**WHAT THE TASK ASKS**.
Every line below that mentions the word "None" should be copied out.

**DATA SEGMENT**.
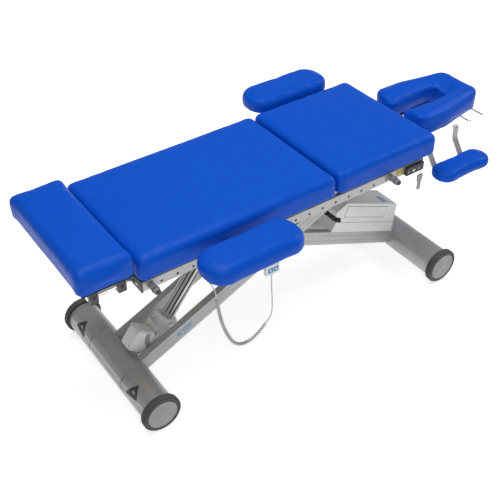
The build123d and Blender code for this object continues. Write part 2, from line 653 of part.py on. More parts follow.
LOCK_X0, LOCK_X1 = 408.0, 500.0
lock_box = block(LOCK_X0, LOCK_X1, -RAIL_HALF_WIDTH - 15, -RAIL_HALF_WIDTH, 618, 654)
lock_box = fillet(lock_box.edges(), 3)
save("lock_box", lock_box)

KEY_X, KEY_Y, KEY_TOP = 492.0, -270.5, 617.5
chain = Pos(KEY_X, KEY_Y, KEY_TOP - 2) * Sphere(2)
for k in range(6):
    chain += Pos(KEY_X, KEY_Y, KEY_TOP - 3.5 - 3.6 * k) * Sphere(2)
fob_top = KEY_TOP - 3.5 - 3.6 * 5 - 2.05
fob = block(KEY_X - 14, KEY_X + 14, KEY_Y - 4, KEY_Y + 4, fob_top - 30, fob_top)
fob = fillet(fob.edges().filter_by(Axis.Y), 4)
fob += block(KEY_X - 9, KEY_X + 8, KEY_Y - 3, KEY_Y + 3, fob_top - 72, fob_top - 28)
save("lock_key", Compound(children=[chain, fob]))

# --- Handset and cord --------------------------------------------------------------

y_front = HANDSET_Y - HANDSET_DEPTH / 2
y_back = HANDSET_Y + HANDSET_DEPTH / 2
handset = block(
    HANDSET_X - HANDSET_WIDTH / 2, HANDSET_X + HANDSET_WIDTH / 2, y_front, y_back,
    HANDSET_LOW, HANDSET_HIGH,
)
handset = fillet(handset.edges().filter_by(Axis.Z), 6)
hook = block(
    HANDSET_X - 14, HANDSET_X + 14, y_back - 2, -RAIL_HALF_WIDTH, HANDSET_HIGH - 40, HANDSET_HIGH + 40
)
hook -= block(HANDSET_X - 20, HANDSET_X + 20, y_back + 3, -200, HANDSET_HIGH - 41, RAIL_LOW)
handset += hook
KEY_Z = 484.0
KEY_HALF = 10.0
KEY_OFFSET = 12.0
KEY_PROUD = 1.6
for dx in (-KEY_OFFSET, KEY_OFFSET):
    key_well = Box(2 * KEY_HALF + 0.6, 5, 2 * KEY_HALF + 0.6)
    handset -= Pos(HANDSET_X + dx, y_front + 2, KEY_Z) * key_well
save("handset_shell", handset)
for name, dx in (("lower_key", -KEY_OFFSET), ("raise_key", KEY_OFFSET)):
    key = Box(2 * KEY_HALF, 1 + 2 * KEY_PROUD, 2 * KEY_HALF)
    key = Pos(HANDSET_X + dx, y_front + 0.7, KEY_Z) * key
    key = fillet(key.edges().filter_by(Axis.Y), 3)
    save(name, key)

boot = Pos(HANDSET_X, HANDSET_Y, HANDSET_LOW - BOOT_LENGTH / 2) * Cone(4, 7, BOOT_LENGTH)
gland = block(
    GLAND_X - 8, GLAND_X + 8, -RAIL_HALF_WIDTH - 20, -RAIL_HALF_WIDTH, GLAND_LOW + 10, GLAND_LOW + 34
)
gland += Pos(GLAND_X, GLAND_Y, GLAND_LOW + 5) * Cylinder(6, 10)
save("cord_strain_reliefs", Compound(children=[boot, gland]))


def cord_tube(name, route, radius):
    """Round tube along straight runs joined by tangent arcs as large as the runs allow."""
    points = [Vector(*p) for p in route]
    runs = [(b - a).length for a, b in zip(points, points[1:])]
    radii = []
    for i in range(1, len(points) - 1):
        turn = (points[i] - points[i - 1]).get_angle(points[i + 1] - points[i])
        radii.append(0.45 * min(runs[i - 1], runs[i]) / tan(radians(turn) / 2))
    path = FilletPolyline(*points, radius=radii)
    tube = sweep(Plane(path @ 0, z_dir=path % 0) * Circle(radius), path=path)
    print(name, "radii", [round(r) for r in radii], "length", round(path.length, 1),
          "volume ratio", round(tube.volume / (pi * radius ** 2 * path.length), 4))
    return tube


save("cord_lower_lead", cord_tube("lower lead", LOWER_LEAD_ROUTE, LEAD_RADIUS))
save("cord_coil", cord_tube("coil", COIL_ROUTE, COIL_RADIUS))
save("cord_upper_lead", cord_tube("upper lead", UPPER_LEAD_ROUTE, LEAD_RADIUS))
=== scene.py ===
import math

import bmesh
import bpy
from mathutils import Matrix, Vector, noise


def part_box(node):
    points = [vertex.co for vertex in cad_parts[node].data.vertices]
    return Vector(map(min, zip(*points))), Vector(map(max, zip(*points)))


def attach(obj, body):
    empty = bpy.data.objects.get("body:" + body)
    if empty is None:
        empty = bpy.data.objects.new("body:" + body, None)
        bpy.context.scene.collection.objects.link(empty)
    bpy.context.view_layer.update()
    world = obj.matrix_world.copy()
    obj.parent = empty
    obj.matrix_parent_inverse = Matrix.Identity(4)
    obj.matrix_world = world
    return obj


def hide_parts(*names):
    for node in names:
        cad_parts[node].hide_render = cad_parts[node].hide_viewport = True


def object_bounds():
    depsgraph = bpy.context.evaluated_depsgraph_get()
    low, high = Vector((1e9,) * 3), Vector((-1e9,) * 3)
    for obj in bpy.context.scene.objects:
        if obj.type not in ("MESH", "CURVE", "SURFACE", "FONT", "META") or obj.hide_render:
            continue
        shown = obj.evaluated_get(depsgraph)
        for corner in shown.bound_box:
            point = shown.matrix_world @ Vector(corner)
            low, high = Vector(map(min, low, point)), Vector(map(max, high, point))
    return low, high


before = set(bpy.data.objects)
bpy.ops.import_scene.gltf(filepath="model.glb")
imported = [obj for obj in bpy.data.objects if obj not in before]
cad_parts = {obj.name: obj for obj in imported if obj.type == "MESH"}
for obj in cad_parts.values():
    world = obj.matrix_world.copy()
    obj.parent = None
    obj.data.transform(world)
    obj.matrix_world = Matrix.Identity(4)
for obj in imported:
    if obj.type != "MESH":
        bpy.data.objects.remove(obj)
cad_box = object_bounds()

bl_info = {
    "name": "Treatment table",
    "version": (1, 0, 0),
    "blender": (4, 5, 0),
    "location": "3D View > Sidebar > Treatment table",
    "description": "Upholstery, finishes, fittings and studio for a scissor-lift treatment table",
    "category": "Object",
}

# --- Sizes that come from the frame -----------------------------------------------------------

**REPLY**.
    if empty is None:
        empty = bpy.data.objects.new("body:" + body, None)
    obj.parent = None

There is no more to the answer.